If we can't define "metaphysical" poetry by its faults, Eliot decides, he'll try defining it by its virtues. He identifies two: Unification of Sensibility and Dissociation of Sensibility. These two terms are still used in literary criticism today.
Eliot's "Unification of Sensibility" refers to the fusion and recreation of thought and feeling within the poem, even when these differ from or even contradict one another. To Eliot, this unification of sensibility arises from being well-read, thinking about what one has read, and allowing that reading and thought to affect feeling. A poem displaying "unification of sensibility" is one that shows both the thought process and the way it modifies feelings.
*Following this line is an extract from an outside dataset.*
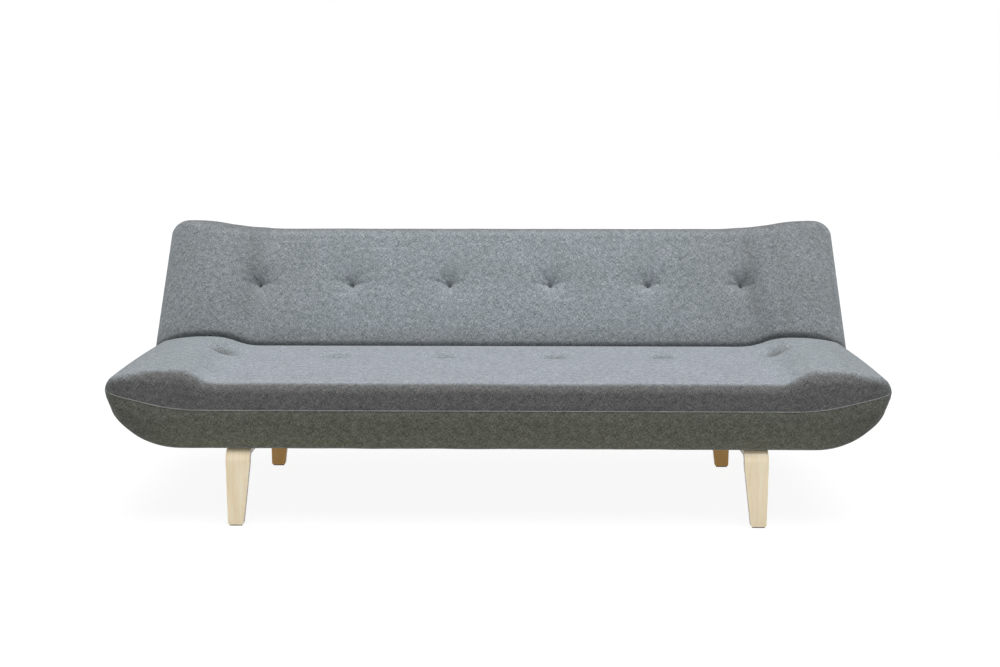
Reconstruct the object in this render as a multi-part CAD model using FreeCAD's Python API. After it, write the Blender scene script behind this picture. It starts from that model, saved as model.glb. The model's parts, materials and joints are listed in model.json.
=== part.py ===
import FreeCAD, Part
import math
import os

# Click clack sofa bed, in millimetres: +X to the sitter's left as seen from the front (picture right),
# +Y to the back, +Z up. The origin is on the floor, at the middle of the object's box.
# The backrest is drawn laid flat and turned up to its sitting angle at the end.

# Places along Y that the rest hangs on
FRONT_Y = -410.3                 # outer face of the front legs
LEG_SPAN = 575.0                 # outer face of front legs to outer face of rear legs
PIVOT_Y = FRONT_Y + 570.0        # line that the backrest turns about
PIVOT_Z = 335.0
SITTING_TURN = 65.0              # degrees from laid flat to sitting upright

# Both pads
PAD_TOP = 372.0                  # top of the middle stretch, at its front and back edges
HINGE_GAP = 5.0                  # each pad's end face to the pivot line
CROWN = 6.0                      # rise of the top between those edges
WING_RISE = 31.0                 # how far the upturned ends stand above the middle
WING_FOOT_X = 705.0              # where the rise starts
WING_RUN = 130.0                 # its length
MIDDLE_HALF = 700.0              # the straight stretch of a pad reaches this far each way
MITRE_ANGLE = 37.2               # the facing edges are cut back this far from upright
MITRE_GAP = 1.5                  # from the pivot line to each cut
FABRIC = 3.0                     # cover with its wadding
ROUNDING_SHARE = 0.67            # edge rounding, as a share of the height above the seam
TUCK_SHARE = 0.2                 # how far the panel below the seam draws in, per its height
BELLY_SHARE = 0.04               # how far that panel bulges, per its height

# Seat pad
LEG_HEIGHT = 200.0
SEAT_BOTTOM = LEG_HEIGHT
SEAT_HALF = 985.0
SEAT_FRONT = -12.0               # seam line, measured from FRONT_Y
SEAT_SEAM = 305.0
SEAT_SEAM_TIP = 350.0
SEAT_SEAM_START = 755.0
SEAT_HULL_START = 805.0          # the underside curves up from here
SEAT_HULL_TIP = 335.0
SEAT_CREST = 850.0               # the wing falls towards its tip from here
SEAT_TIP_TOP = 380.0
SEAT_STATIONS = (725, 750, 780, 805, 835, 865, 895, 925, 950, 970)
SEAT_TUFTS = (158.0, 457.0, 776.0)
SEAT_TUFT_FROM_FRONT = 375.0
PIPING_RADIUS = 2.6

# Backrest pad, laid flat; lengths are from the pivot line
BACK_BOTTOM = 232.0
BACK_HALF = 1010.0
BACK_LENGTH = 400.0
BACK_WING_EXTRA = 15.0           # the ends are this much longer
BACK_WING_START = 740.0
BACK_WING_BLEND = 100.0
BACK_CORNER_START = 940.0        # the outer corners round off from here
BACK_CORNER_DROP = 50.0
BACK_SEAM = 306.0
BACK_SEAM_TIP = 352.0
BACK_SEAM_START = 800.0
BACK_HULL_START = 850.0
BACK_HULL_TIP = 340.0
BACK_CREST = 865.0
BACK_TIP_TOP = 362.0
BACK_STATIONS = (725, 750, 780, 805, 835, 865, 900, 930, 960, 990)
BACK_TUFTS = (151.0, 443.0, 720.0)
BACK_TUFT_FROM_PIVOT = 211.0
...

Eliot uses "Dissociation of Sensibility" to describe what happens in English poetry after the metaphysical poets. Dissociation of sensibility occurs when poets can either write intellectual "thinking" poems or emotional "feeling" poems, but not poems that do both. For instance, Eliot considers poets like John Milton to be "thinking" and poets like William Wordsworth to be "feeling."
Eliot believes that both the "thinking" and "feeling" poets did make important contributions to English poetry, just that neither group managed to unite thought and feeling the way the "metaphysical" poets did. For example, he credits Milton and Dryden with refining the English language, but at the expense of more crude and childish portrayals of emotion in poetry. Meanwhile, poets like Shelley and Keats produced more vivid imagery by meditating on feeling, but they struggled to convey both the image and the feeling together.
Although Eliot doesn't use the terms "Restoration" or "Romantic" poets, his division between "thinking" poets and "feeling" poets more or less tracks how we treat these eras of English literature today. We tend to see Restoration poetry as more thought-based, while the Romantic poets expressly stated that their goal was to capture "the spontaneous overflow of powerful feelings" in poems, as Wordsworth put it.
Thus, Eliot defines the "metaphysical" poets as the poets who had a unified sensibility, which allowed them to fuse together thought and feeling into a new poetic experience that the poets who followed them did not or could not imitate. Eliot sees the "metaphysical" poets as fully-developed poets who advanced English poetry with their work.